Ciò posto, se si tiene conto del fatto che la finalità perseguita dal legislatore con l’art. 9 è quella di impedire la duplice punizione di una medesima condotta, è a questa che deve farsi riferimento in concreto per delineare l’ambito di operatività della disposizione.

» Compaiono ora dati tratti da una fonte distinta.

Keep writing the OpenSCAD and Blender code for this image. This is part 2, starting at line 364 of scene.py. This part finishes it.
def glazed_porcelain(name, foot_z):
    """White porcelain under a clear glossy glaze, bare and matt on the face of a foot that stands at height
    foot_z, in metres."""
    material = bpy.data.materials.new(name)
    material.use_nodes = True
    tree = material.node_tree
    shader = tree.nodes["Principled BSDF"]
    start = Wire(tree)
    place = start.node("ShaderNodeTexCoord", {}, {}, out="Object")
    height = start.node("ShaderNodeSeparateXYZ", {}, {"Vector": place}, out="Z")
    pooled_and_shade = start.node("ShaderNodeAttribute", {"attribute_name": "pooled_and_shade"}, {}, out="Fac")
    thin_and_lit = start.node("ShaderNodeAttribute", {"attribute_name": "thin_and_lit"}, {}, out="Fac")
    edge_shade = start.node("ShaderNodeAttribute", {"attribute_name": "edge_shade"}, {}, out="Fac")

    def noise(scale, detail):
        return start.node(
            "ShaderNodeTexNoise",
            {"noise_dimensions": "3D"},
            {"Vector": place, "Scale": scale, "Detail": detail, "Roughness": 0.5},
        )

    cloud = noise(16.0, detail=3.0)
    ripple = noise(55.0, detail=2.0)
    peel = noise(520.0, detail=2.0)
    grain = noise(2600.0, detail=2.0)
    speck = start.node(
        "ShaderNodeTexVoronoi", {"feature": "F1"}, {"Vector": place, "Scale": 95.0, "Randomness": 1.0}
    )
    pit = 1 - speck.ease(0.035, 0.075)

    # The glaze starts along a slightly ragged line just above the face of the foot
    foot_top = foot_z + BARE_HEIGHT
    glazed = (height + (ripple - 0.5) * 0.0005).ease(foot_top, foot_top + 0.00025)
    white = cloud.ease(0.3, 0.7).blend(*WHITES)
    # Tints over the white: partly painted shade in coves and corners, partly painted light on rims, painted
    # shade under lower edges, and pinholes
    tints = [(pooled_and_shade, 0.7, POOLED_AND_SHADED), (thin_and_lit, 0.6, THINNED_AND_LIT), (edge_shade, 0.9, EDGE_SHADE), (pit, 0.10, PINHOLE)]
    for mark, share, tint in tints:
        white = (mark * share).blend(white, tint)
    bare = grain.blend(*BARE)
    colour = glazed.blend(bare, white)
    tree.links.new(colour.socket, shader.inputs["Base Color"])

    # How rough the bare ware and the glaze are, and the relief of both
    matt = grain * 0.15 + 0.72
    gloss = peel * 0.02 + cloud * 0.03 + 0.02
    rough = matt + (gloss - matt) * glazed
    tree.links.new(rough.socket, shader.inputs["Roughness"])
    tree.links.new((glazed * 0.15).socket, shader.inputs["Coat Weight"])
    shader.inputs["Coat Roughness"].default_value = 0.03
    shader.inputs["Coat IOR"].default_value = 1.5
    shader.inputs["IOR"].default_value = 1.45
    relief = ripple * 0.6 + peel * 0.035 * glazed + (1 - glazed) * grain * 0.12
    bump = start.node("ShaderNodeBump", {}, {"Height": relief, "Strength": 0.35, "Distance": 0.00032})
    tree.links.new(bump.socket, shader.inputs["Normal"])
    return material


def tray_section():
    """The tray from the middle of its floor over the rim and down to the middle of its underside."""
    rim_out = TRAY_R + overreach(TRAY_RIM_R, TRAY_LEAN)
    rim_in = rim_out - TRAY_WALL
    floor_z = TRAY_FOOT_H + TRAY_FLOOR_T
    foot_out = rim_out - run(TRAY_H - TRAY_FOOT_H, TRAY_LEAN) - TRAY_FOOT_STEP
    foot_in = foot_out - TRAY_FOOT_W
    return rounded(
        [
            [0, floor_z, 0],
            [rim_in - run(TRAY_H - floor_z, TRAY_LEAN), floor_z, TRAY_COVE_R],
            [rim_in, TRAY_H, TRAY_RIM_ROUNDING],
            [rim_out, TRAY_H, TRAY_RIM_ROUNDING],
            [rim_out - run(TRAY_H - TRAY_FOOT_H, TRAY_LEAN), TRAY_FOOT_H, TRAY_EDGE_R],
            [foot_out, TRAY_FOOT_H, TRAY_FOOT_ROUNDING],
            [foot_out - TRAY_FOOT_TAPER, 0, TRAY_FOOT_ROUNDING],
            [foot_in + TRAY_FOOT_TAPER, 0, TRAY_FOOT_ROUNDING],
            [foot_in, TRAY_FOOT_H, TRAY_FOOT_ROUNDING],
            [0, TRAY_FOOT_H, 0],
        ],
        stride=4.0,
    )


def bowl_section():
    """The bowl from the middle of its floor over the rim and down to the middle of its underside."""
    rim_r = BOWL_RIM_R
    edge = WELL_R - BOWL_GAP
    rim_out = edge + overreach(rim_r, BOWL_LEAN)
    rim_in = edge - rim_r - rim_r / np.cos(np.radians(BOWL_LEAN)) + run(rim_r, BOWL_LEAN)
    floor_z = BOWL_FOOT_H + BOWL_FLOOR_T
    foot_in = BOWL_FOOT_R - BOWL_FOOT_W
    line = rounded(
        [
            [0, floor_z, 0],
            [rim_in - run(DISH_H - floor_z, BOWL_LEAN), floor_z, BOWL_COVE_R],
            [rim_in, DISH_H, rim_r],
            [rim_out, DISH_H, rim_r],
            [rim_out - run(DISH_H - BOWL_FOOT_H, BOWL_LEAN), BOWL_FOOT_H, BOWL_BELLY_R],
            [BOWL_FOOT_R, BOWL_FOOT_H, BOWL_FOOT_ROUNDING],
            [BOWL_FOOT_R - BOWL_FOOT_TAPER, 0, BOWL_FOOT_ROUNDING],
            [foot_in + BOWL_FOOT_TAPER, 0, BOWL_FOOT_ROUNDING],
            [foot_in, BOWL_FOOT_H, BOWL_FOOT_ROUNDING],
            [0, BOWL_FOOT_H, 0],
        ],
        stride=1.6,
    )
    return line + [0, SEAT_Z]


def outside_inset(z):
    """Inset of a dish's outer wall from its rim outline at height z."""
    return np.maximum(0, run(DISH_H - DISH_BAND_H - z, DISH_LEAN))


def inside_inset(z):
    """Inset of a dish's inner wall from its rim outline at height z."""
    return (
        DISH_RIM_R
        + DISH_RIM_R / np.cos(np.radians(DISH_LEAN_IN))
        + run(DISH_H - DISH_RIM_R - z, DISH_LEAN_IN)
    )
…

Risulta così evidente che la condotta concretamente presa in esame dal citato articolo, comma 1, lett. b) è solo quella dell’utilizzazione delle fatture nella dichiarazione annuale (la ricezione delle quali costituisce per l’utilizzatore un antefatto penalmente irrilevante), mentre comportamenti diversi possono essere ricondotti, previa verifica del caso concreto, ad ipotesi di concorso secondo i principi generali fissati dal codice penale, peraltro secondo un percorso interpretativo simile a quello suggerito (SS. UU. n. 27, 25 ottobre 2000, richiamate anche in SS. UU. 1235, 19 gennaio 2011) per la posizione dell’intermediario.

Date tali premesse, deve rilevarsi che, nella fattispecie, la questione è stata dedotta per la prima volta in sede di legittimità ed, in ordine alla affermazione di penale responsabilitità, non vi è stata alcuna prospettazione in sede di appello, tanto che la sentenza impugnata dà chiaramente atto della circostanza osservando, testualmente, che l’appellante "non discute in ordine alla propria responsabilità…".

Quanto premesso comporta, pertanto, la dichiarazione di inammissibilità del ricorso e la condanna del ricorrente al pagamento delle spese del procedimento nonchè al versamento in favore della Cassa delle Ammende, di una somma determinata, equamente, in Euro 750,00 tenuto conto del fatto che non sussistono elementi per ritenere che "la parte abbia proposto ricorso senza versare in colpa nella determinazione della causa di inammissibilità". (Corte Cost. 186/2000).

P.Q.M.

Dichiara inammissibile il ricorso e condanna il ricorrente al pagamento delle spese del procedimento oltre alla somma di Euro 750,00 in favore della Cassa delle ammende.

Testo non ufficiale. La sola stampa del bollettino ufficiale ha carattere legale.